In some embodiments, the one or more processors 101_1, 101_2, and 101_3 may simultaneously execute one function to reduce a runtime. In this case, executing the one function on the one or more processors 101_1, 101_2, and 101_3 simultaneously may be referred to as tensor parallel processing, and executing one function on each of the one or more processors 101_1, 101_2, and 101_3 may be referred to as pipeline parallel processing. The one or more processors 101_1, 101_2, and 101_3 may perform the tensor parallel processing in addition to the pipeline parallel processing such that each processor executes a portion of one function allocated thereto.

The memory 102 may store instructions (e.g., programs) executable by the one or more processors 101_1, 101_2, and 101_3. For example, the instructions may include instructions for executing operations of the processor 101_1 and/or instructions for executing operations of the plurality of cores 115 of the processor 101_1. As the instructions stored in the memory 102 are executed on each of the one or more processors 101_1, 101_2, and 101_3, the one or more processors 101_1, 101_2, and 101_3 may perform the operations described below. The memory 120 may be a volatile memory or a non-volatile memory.
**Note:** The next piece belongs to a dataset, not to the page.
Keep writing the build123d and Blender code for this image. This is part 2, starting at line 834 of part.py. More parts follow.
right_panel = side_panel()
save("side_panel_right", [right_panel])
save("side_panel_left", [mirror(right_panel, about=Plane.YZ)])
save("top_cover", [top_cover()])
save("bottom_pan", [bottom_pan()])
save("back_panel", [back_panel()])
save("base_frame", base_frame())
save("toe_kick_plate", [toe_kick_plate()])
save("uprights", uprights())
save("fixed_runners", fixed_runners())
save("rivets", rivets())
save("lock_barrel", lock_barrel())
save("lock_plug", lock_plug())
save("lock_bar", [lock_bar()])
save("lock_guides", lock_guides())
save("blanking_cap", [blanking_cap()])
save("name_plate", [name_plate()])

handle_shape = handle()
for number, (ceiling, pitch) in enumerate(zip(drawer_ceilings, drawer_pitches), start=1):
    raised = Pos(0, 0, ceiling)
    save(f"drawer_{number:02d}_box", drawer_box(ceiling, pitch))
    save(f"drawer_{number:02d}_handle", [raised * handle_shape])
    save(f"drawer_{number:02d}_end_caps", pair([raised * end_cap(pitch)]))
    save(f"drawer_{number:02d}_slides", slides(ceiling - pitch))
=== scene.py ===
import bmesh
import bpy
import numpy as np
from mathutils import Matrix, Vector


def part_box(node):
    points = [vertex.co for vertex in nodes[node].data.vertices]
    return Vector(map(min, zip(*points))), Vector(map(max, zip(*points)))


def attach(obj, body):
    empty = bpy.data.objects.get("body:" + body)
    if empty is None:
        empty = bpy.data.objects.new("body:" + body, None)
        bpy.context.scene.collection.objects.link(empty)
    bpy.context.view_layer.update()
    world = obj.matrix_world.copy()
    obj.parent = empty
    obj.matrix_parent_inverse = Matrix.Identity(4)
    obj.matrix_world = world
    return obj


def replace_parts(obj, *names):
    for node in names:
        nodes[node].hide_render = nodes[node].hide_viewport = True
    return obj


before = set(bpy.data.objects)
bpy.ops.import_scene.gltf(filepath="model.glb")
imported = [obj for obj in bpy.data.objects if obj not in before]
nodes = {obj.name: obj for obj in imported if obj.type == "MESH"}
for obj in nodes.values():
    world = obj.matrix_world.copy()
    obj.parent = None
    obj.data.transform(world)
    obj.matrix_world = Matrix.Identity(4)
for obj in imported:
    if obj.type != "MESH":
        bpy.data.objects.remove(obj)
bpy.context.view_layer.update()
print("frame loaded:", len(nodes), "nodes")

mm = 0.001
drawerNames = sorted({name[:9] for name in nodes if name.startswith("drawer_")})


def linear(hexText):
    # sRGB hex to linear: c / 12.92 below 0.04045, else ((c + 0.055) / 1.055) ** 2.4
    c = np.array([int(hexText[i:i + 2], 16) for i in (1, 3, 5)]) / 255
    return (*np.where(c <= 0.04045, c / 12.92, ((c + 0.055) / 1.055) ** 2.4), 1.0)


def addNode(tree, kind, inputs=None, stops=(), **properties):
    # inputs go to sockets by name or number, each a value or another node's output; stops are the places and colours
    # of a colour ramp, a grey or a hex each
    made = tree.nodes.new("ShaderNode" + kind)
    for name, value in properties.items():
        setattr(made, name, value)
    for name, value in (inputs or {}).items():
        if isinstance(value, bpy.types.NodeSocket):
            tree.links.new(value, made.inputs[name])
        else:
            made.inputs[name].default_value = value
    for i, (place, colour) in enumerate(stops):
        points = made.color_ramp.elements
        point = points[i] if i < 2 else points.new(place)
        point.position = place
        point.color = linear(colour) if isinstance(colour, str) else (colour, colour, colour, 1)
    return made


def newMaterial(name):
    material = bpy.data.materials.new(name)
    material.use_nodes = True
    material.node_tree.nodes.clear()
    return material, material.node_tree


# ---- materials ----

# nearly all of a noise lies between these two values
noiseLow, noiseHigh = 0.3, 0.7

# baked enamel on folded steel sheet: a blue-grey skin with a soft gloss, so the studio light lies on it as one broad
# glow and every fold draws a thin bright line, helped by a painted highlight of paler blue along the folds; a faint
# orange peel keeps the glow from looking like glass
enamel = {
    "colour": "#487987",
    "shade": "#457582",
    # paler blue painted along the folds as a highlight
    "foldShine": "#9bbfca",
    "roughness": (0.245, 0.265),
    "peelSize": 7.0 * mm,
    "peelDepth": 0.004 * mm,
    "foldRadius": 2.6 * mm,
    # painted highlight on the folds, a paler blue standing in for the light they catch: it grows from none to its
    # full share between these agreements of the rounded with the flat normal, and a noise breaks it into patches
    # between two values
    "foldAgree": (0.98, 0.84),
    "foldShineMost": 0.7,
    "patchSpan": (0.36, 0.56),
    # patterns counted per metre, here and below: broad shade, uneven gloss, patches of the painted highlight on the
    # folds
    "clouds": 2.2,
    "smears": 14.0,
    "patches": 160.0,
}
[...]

The client 110 may be a device or system that transmits, to the electronic device 100, input batches for which functions are to be executed and receives function execution results acquired by executing the functions from the electronic device 100. The input batches to be transmitted may be independent of each other. The client 110 may be in a wireless or wired connection with the electronic device 100 to transmit and receive data. In some embodiments, the electronic device 100 may also be connected to multiple clients to receive input batches from the clients.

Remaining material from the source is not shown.